The standard ns-2 distribution runs on Linux. However, a package for running ns-2 on Cygwin (Linux Emulation for Windows) is available. In this mode, ns-2 runs in the Windows environment on top of Cygwin as shown in the figure 1.
In this tutorial, we initially discuss the general installation and configuration of ns-2. Later on, we will discuss how to simulate and analyze the performance of routing protocols for Mobile Ad hoc networks using scenario based experiments. Finally, a list of useful resources is provided for the novice user.

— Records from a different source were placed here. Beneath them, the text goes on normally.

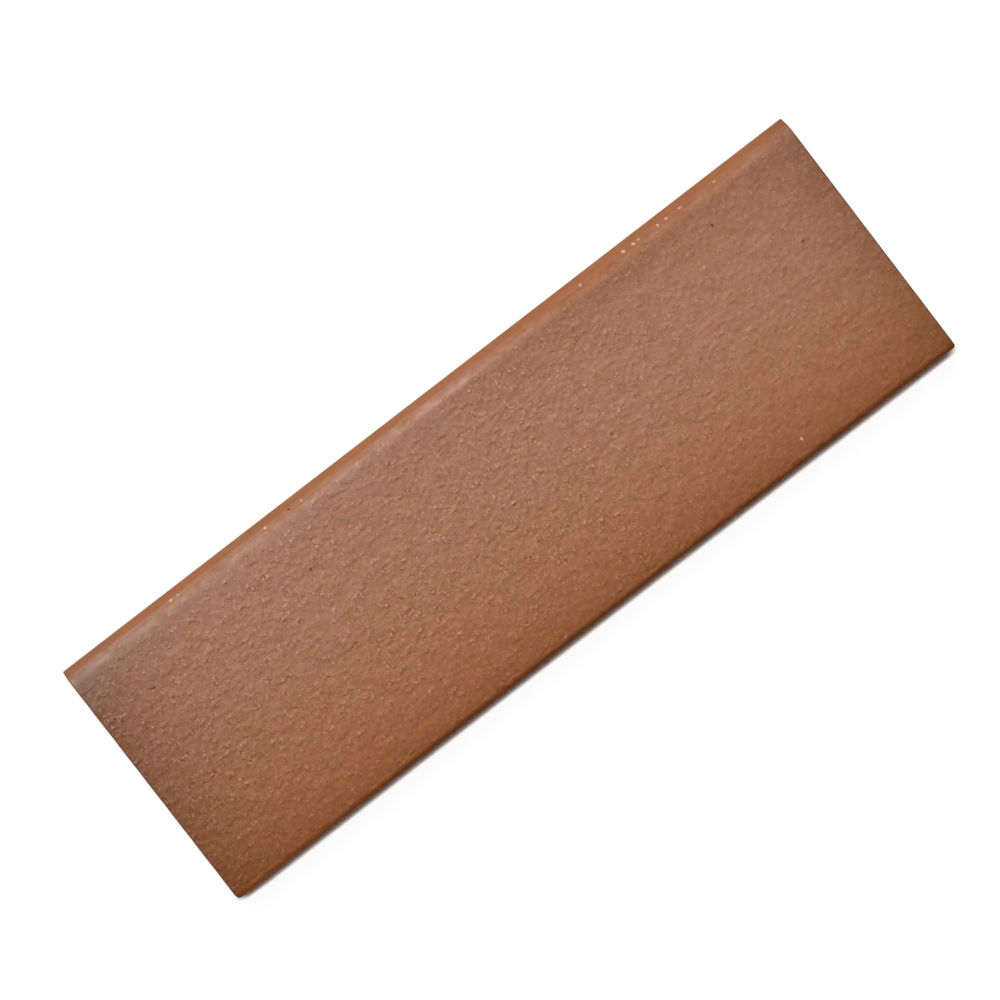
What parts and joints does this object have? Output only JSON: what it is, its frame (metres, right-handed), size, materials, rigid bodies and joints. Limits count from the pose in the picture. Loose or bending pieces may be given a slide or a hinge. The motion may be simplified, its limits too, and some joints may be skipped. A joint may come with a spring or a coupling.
{
  "type": "clinker brick slip",
  "caption": "Thin fired clay facing slip with a sanded face, rounded long arrises and a dovetail-keyed back, bonded to a wall to show as a brick course.",
  "frame": {"origin": "centre of the keyed back, level with the crests of its ribs", "axes": "+X along the slip's length, +Y across its width, +Z out of the face"},
  "size_m": [0.21, 0.066, 0.014],
  "materials": {
    "fired_clay": "matte, fine sanded grain"
  },
  "bodies": {
    "root": {"brick_slip": "fired_clay"}
  },
  "joints": []
}
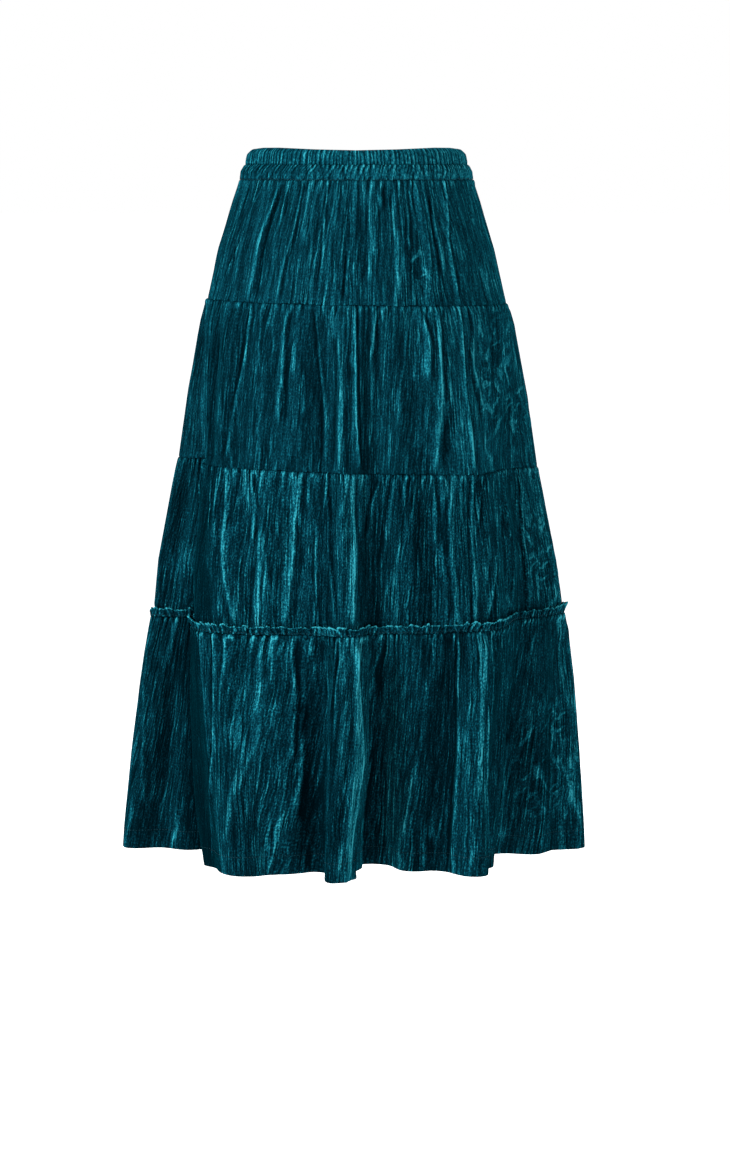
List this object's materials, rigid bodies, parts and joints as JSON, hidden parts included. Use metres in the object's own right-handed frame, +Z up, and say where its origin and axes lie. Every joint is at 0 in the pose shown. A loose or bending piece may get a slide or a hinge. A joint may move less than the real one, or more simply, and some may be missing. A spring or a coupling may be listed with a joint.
{
  "type": "gathered midi skirt",
  "caption": "Filled-out tiered midi skirt in crushed velvet: ribbed elastic waist, tiers gathered onto one another and a standing heading frill above the lowest; open at waist and hem",
  "frame": {"origin": "centre of the waist, on the skirt's axis, at half the height of the waistband: where the wearer holds the skirt up", "axes": "+Z up, -Y to the front of the skirt, +X to the wearer's left"},
  "size_m": [0.5136, 0.434, 0.7668],
  "materials": {
    "waistband_velvet": "teal velvet drawn into fine ribs by the elastic",
    "tier_velvet": "crushed teal velvet with upright crinkle and a lit pile",
    "frill_velvet": "teal velvet, gathered edge with the pile catching the light"
  },
  "bodies": {
    "root": {"waistband": "waistband_velvet", "elastic_channel": "waistband_velvet", "tier_1_front": "tier_velvet", "tier_1_back": "tier_velvet", "tier_2_front": "tier_velvet", "tier_2_back": "tier_velvet", "tier_3_front": "tier_velvet", "tier_3_back": "tier_velvet", "heading_frill_front": "frill_velvet", "heading_frill_back": "frill_velvet", "tier_4_front": "tier_velvet", "tier_4_back": "tier_velvet"}
  },
  "joints": []
}
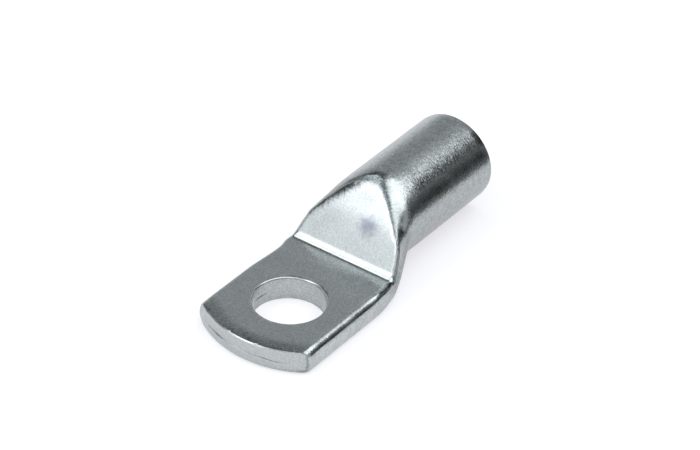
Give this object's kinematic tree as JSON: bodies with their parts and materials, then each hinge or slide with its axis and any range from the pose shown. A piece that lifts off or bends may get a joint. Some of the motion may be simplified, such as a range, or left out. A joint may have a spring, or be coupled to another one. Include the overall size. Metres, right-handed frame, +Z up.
{
  "type": "tubular cable lug",
  "caption": "Tubular cable lug pressed from tinned copper tube: a round barrel that a cable is crimped into, and a flat palm with a stud hole.",
  "frame": {"origin": "centre of the stud hole on the palm's underside", "axes": "+X along the barrel towards the mouth where the cable goes in, +Z up out of the palm's top"},
  "size_m": [0.0506, 0.0192, 0.0138],
  "materials": {
    "tin_plate": "electro-tinned copper: silver-grey, satin with a soft gleam, tumbled, finely scratched"
  },
  "bodies": {
    "root": {"cable_lug": "tin_plate"}
  },
  "joints": []
}
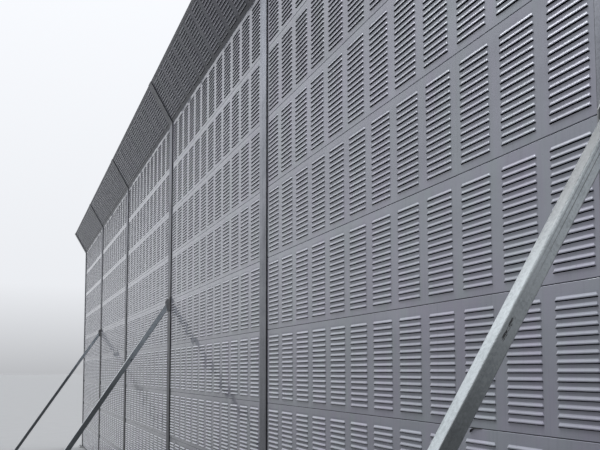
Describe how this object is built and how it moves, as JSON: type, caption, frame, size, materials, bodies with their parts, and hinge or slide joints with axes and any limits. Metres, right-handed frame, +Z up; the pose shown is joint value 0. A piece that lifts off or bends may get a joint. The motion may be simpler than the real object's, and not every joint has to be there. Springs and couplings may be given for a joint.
{
  "type": "louvred acoustic noise barrier row with canted cap",
  "caption": "Free-standing metal noise barrier row: louvred acoustic panels stacked between steel posts, a cap row canted to the front and raking tube struts.",
  "frame": {"origin": "centre of the underside of the first post's base plate, at the far left end of the row seen from the front", "axes": "+X along the wall from the first post to the last, +Y to the plain back, -Y to the louvred front, +Z up"},
  "size_m": [15.25, 1.8708, 5.0092],
  "materials": {
    "panel_sheet": "silver-grey coated sheet, semi-gloss",
    "galvanised_post": "hot-dip galvanised, dull",
    "galvanised_plate": "hot-dip galvanised plate",
    "galvanised_tube": "galvanised square tube with streaks and scuffs",
    "edge_strip": "folded coated sheet"
  },
  "bodies": {
    "root": {"post_1": "galvanised_post", "post_2": "galvanised_post", "post_3": "galvanised_post", "post_4": "galvanised_post", "post_5": "galvanised_post", "post_6": "galvanised_post", "cap_arm_1": "galvanised_post", "cap_arm_2": "galvanised_post", "cap_arm_3": "galvanised_post", "cap_arm_4": "galvanised_post", "cap_arm_5": "galvanised_post", "cap_arm_6": "galvanised_post", "base_plate_1": "galvanised_plate", "base_plate_2": "galvanised_plate", "base_plate_3": "galvanised_plate", "base_plate_4": "galvanised_plate", "base_plate_5": "galvanised_plate", "base_plate_6": "galvanised_plate", "bay_1_panels": "panel_sheet", "bay_2_panels": "panel_sheet", "bay_3_panels": "panel_sheet", "bay_4_panels": "panel_sheet", "bay_5_panels": "panel_sheet", "cap_panel_1": "panel_sheet", "cap_panel_2": "panel_sheet", "cap_panel_3": "panel_sheet", "cap_panel_4": "panel_sheet", "cap_panel_5": "panel_sheet", "cap_strip_1": "edge_strip", "cap_strip_2": "edge_strip", "cap_strip_3": "edge_strip", "cap_strip_4": "edge_strip", "cap_strip_5": "edge_strip", "strut_2": "galvanised_tube", "strut_4": "galvanised_tube", "strut_6": "galvanised_tube", "strut_cleat_2": "galvanised_plate", "strut_cleat_4": "galvanised_plate", "strut_cleat_6": "galvanised_plate", "strut_foot_2": "galvanised_plate", "strut_foot_4": "galvanised_plate", "strut_foot_6": "galvanised_plate"}
  },
  "joints": []
}
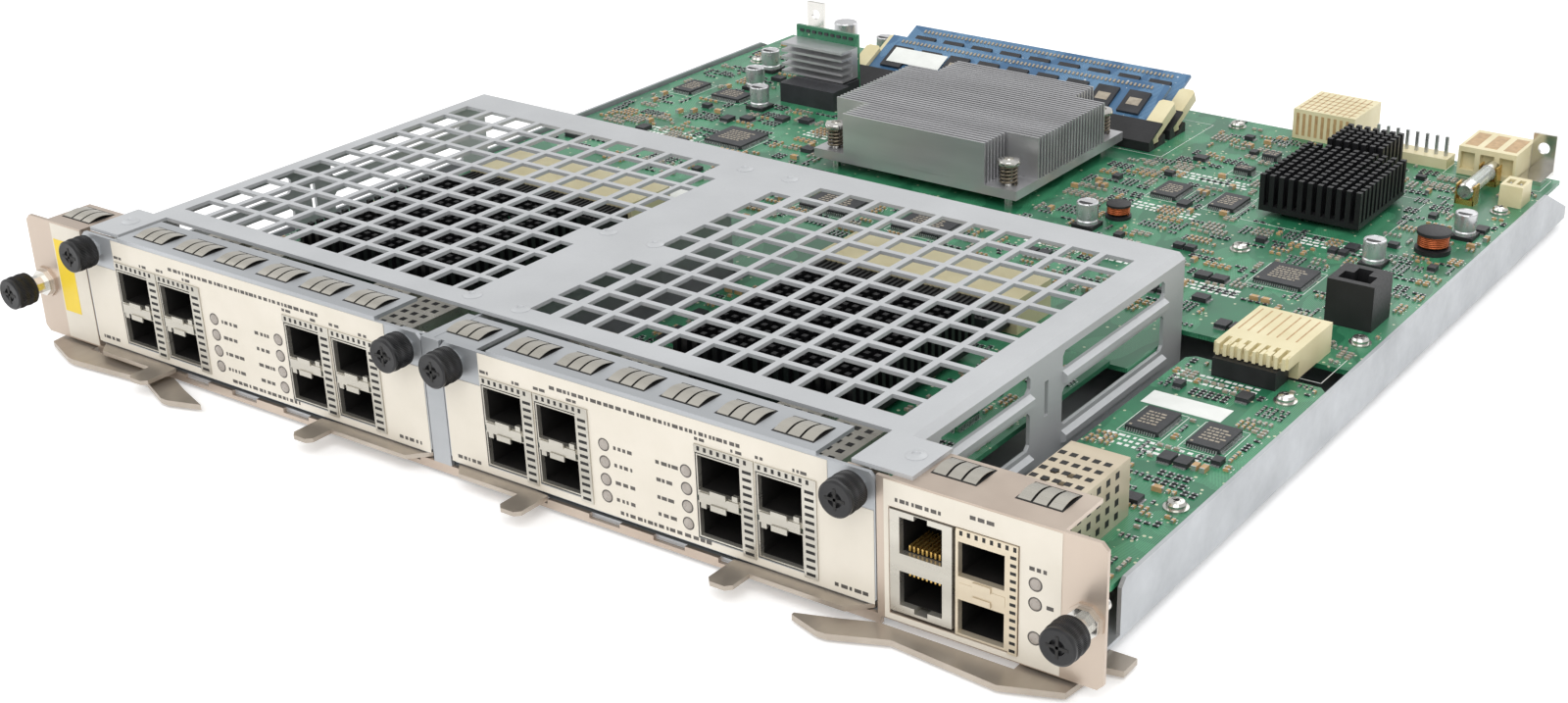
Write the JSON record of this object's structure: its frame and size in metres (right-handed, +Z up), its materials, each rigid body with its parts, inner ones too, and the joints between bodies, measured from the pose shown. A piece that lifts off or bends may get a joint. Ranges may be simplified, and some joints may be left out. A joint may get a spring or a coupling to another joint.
{
  "type": "interface module",
  "caption": "Sheet-metal interface module with a processor board, plug-in port modules under a perforated cover, ejector levers and captive thumbscrews.",
  "frame": {"origin": "under the middle of the whole part, at the height of its lowest rivet heads", "axes": "+X to the right seen from the front, +Y from the front panel to the back edge, +Z up out of the tray"},
  "size_m": [0.3994, 0.4064, 0.0453],
  "materials": {
    "cream_panel": "satin cream coating",
    "zinc_sheet": "dull zinc plated sheet",
    "green_board": "solder resist",
    "black_plastic": "moulded",
    "cream_plastic": "moulded",
    "plated_shell": "tin plated",
    "cream_plated": "warm tin plated",
    "bare_aluminium": "extruded",
    "dark_steel": "oiled spring steel",
    "black_fins": "black anodised",
    "chip_black": "moulded package",
    "memory_blue": "blue solder resist",
    "dark_ferrite": "ferrite and windings",
    "can_sleeve": "shrink sleeve, bare top",
    "fuse_glass": "glass tube with plated caps",
    "bright_steel": "bright nickel plate",
    "screw_black": "black knurled knob"
  },
  "bodies": {
    "chassis": {"front_panel": "cream_panel", "centre_divider": "zinc_sheet", "base_tray": "zinc_sheet", "module_cage": "zinc_sheet", "main_board": "green_board", "port_board": "green_board", "link_header": "black_plastic", "link_receptacle": "cream_plastic", "rj45_jack": "plated_shell", "uplink_sfp_cage": "cream_plated", "cpu_heatsink": "bare_aluminium", "heatsink_screws": "dark_steel", "heatsink_springs": "dark_steel", "pin_fin_heatsink": "black_fins", "small_pin_fin_heatsink": "black_fins", "board_chips": "chip_black", "front_memory_module": "memory_blue", "rear_memory_module": "memory_blue", "memory_sockets": "black_plastic", "converter_board": "green_board", "converter_heatsink": "bare_aluminium", "converter_base": "dark_ferrite", "electrolytic_capacitors": "can_sleeve", "inductors": "dark_ferrite", "backplane_connector": "cream_plastic", "power_header": "cream_plastic", "power_connector": "cream_plastic", "fuse": "fuse_glass", "two_way_header": "cream_plastic", "guide_brackets": "bright_steel", "board_screws": "bright_steel", "keyed_socket": "black_plastic", "screw_ferrules": "bright_steel", "module_receptacles": "cream_plastic"},
    "main_left_lever": {"main_left_lever": "zinc_sheet"},
    "main_right_lever": {"main_right_lever": "zinc_sheet"},
    "main_left_thumbscrew": {"main_left_thumbscrew": "screw_black"},
    "main_right_thumbscrew": {"main_right_thumbscrew": "screw_black"},
    "left_module": {"left_module_faceplate": "zinc_sheet", "left_module_board": "green_board", "left_module_sfp_cages": "plated_shell", "left_module_heatsink": "black_fins", "left_module_plug": "black_plastic"},
    "left_module_left_lever": {"left_module_left_lever": "zinc_sheet"},
    "left_module_left_thumbscrew": {"left_module_left_thumbscrew": "screw_black"},
    "left_module_right_lever": {"left_module_right_lever": "zinc_sheet"},
    "left_module_right_thumbscrew": {"left_module_right_thumbscrew": "screw_black"},
    "right_module": {"right_module_faceplate": "zinc_sheet", "right_module_board": "green_board", "right_module_sfp_cages": "plated_shell", "right_module_heatsink": "black_fins", "right_module_plug": "black_plastic"},
    "right_module_left_lever": {"right_module_left_lever": "zinc_sheet"},
    "right_module_left_thumbscrew": {"right_module_left_thumbscrew": "screw_black"},
    "right_module_right_lever": {"right_module_right_lever": "zinc_sheet"},
    "right_module_right_thumbscrew": {"right_module_right_thumbscrew": "screw_black"},
    "front_left_memory_latch": {"front_left_memory_latch": "cream_plastic"},
    "front_right_memory_latch": {"front_right_memory_latch": "cream_plastic"},
    "rear_left_memory_latch": {"rear_left_memory_latch": "cream_plastic"},
    "rear_right_memory_latch": {"rear_right_memory_latch": "cream_plastic"}
  },
  "joints": [
    {"name": "main_left_lever_pivot", "type": "hinge", "parent": "chassis", "child": "main_left_lever", "pos_m": [-0.1844, -0.18185, 0.0015], "axis": [0, 0, -1], "range_deg": [0, 45]},
    {"name": "main_right_lever_pivot", "type": "hinge", "parent": "chassis", "child": "main_right_lever", "pos_m": [0.1844, -0.18185, 0.0015], "axis": [0, 0, 1], "range_deg": [0, 45]},
    {"name": "main_left_thumbscrew_turn", "type": "hinge", "parent": "chassis", "child": "main_left_thumbscrew", "pos_m": [-0.1944, -0.18885, 0.0218], "axis": [0, 1, 0], "continuous": true},
    {"name": "main_right_thumbscrew_turn", "type": "hinge", "parent": "chassis", "child": "main_right_thumbscrew", "pos_m": [0.1944, -0.18885, 0.0218], "axis": [0, 1, 0], "continuous": true},
    {"name": "left_module_slide", "type": "slide", "parent": "chassis", "child": "left_module", "axis": [0, -1, 0], "range_m": [0, 0.165]},
    {"name": "left_module_left_lever_pivot", "type": "hinge", "parent": "left_module", "child": "left_module_left_lever", "pos_m": [-0.1661, -0.18385, 0.0049], "axis": [0, 0, -1], "range_deg": [0, 45]},
    {"name": "left_module_left_thumbscrew_turn", "type": "hinge", "parent": "left_module", "child": "left_module_left_thumbscrew", "pos_m": [-0.16635, -0.18885, 0.0393], "axis": [0, 1, 0], "continuous": true},
    {"name": "left_module_right_lever_pivot", "type": "hinge", "parent": "left_module", "child": "left_module_right_lever", "pos_m": [-0.0291, -0.18385, 0.0049], "axis": [0, 0, 1], "range_deg": [0, 45]},
    {"name": "left_module_right_thumbscrew_turn", "type": "hinge", "parent": "left_module", "child": "left_module_right_thumbscrew", "pos_m": [-0.02885, -0.18885, 0.0393], "axis": [0, 1, 0], "continuous": true},
    {"name": "right_module_slide", "type": "slide", "parent": "chassis", "child": "right_module", "axis": [0, -1, 0], "range_m": [0, 0.165]},
    {"name": "right_module_left_lever_pivot", "type": "hinge", "parent": "right_module", "child": "right_module_left_lever", "pos_m": [-0.0096, -0.18385, 0.0049], "axis": [0, 0, -1], "range_deg": [0, 45]},
    {"name": "right_module_left_thumbscrew_turn", "type": "hinge", "parent": "right_module", "child": "right_module_left_thumbscrew", "pos_m": [-0.00985, -0.18885, 0.0393], "axis": [0, 1, 0], "continuous": true},
    {"name": "right_module_right_lever_pivot", "type": "hinge", "parent": "right_module", "child": "right_module_right_lever", "pos_m": [0.1274, -0.18385, 0.0049], "axis": [0, 0, 1], "range_deg": [0, 45]},
    {"name": "right_module_right_thumbscrew_turn", "type": "hinge", "parent": "right_module", "child": "right_module_right_thumbscrew", "pos_m": [0.12765, -0.18885, 0.0393], "axis": [0, 1, 0], "continuous": true},
    {"name": "front_left_memory_latch_pivot", "type": "hinge", "parent": "chassis", "child": "front_left_memory_latch", "pos_m": [-0.10268, 0.13687, 0.02217], "axis": [0, -0.4226, 0.9063], "range_deg": [0, 30]},
    {"name": "front_right_memory_latch_pivot", "type": "hinge", "parent": "chassis", "child": "front_right_memory_latch", "pos_m": [0.04047, 0.13687, 0.02217], "axis": [0, 0.4226, -0.9063], "range_deg": [0, 30]},
    {"name": "rear_left_memory_latch_pivot", "type": "hinge", "parent": "chassis", "child": "rear_left_memory_latch", "pos_m": [-0.10268, 0.15437, 0.02217], "axis": [0, -0.4226, 0.9063], "range_deg": [0, 30]},
    {"name": "rear_right_memory_latch_pivot", "type": "hinge", "parent": "chassis", "child": "rear_right_memory_latch", "pos_m": [0.04047, 0.15437, 0.02217], "axis": [0, 0.4226, -0.9063], "range_deg": [0, 30]}
  ]
}
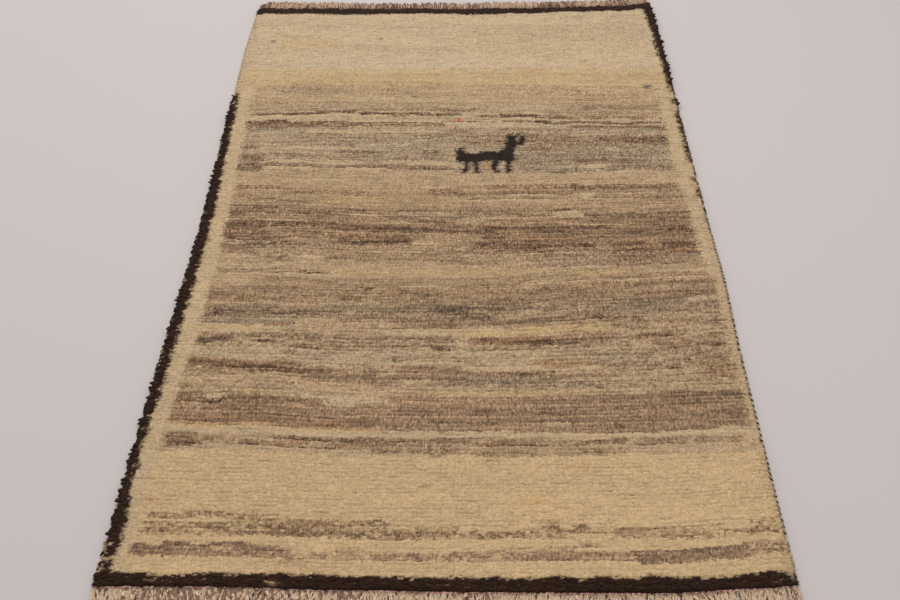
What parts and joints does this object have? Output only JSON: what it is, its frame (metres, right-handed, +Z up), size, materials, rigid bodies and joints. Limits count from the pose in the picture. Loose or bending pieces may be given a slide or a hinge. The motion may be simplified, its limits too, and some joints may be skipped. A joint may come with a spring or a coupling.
{
  "type": "gabbeh rug",
  "caption": "Flat rectangular hand-knotted wool rug, thick lumpy pile with shaggy rim, overcast side cords and a looped warp fringe at each end.",
  "frame": {"origin": "on the floor under the middle of the rug", "axes": "+Z up through the pile, +Y along the rug's length away from the near end, +X to the right across it"},
  "size_m": [1.0273, 1.7411, 0.015],
  "materials": {
    "pile_wool": "matt hand-spun wool pile in cream, with mottled grey-brown and taupe stripes and a dark brown border",
    "dark_overcast_yarn": "matt dark brown wool overcasting with cream stitches",
    "light_overcast_yarn": "matt cream wool overcasting with dark brown stitches",
    "warp_yarn": "plied cream and pinkish brown wool warps, matt"
  },
  "bodies": {
    "root": {"knotted_field": "pile_wool", "selvedge_left": "dark_overcast_yarn", "selvedge_right": "light_overcast_yarn", "fringe_near": "warp_yarn", "fringe_far": "warp_yarn"}
  },
  "joints": []
}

- Getting your hands wet with ns-2
The ns-2.27 is available as an all-in-one package that includes many modules. Two modules that we will discuss in this tutorial are
- ns-2 simulator.
- TCL/OTcl interpreter.
2.1 Procedure for installation ns-2 over CYGWIN
Installing ns-2 can be time-consuming for beginners, especially when building it in a Cygwin environment. The detailed instructions for downloading and building ns-2 on Cygwin can be found at Christian’s web page. [3]
2.2Using ns-2:
The following are a few useful tips on using ns-2 -
- ns-2 running directory: in CYGWIN console, under directory:
- /home/administrator/ns-allinone2/ns-2.27
- Sample script files for wireless network simulations can be found under the directory:
- /home/administrator/ns-allinone2/ns-2.27 /scripts/wireless
- Setting your environment –
- In order to run your scripts from any directory, the PATH environment variables must be set. In order to do this, type the following at the command prompt as it is-
export ns_HOME=/home/administrator/ns-allinone-2.27/
export PATH=$ns_HOME/tcl8.4.5/unix:$ns_HOME/tk8.4.5/unix:$ns_HOME/
bin:$PATH
export LD_LIBRARY_PATH=$ns_HOME/tcl8.4.5/unix:$ns_HOME/tk8.4.5/unix:\
$ns_HOME/otcl-1.8:$ns_HOME/lib:$LD_LIBRARY_PATH
export TCL_LIBRARY=$ns_HOME/tcl8.4.5/library
- Data files for ns-2: The input to ns-2 is a Tcl script file. Each script file corresponds to one specific experiment scenario and has the extension .tcl
- To edit your script file use any Windows editor such as editplus, notepad, etc.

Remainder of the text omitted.